I know about this firsthand because I trained my service dogs for myself using nothing but a book and an email list back in the 1990s when there were no professional trainers who could help me. Fortunately, the world has changed a lot, and now there are wonderful trainers who can make the process much smoother for you and your dog.

A large gray fluffy dog is trotting up a ramp carrying a grocery bag, and a woman with short brown hair and a red shirt is moving up the ramp in a motorized chair behind the dog. A green van is parked behind both.
I trained my service dog all on my own to carry groceries from the van to the house. That was easier than training him to pay attention to me around other dogs! I wish I had been able to work with a trainer!

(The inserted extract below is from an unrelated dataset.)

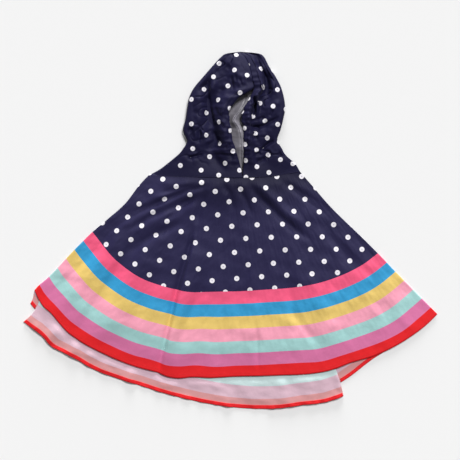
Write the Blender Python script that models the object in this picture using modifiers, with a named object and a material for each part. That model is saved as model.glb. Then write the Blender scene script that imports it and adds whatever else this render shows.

When it comes to training a service dog around distraction, a professional trainer who uses force-free (reward-based) methods can give you personalized methods and tools to set your dog up for success. This can reduce the pressure and frustration a lot, which also makes your dog happier and more successful, too.

We offer online group classes with individual coaching, as well as periodic in-person workshops. (January 27-28, 2024, we still have space available for attendees to our “ATTENTION PLEASE: Service Dog Training Around Distraction” workshop in Northborough, MA)! Learn more about the workshop here. Private training is available for advanced teams. Register for the workshop, take a class, or get in touch if you have questions!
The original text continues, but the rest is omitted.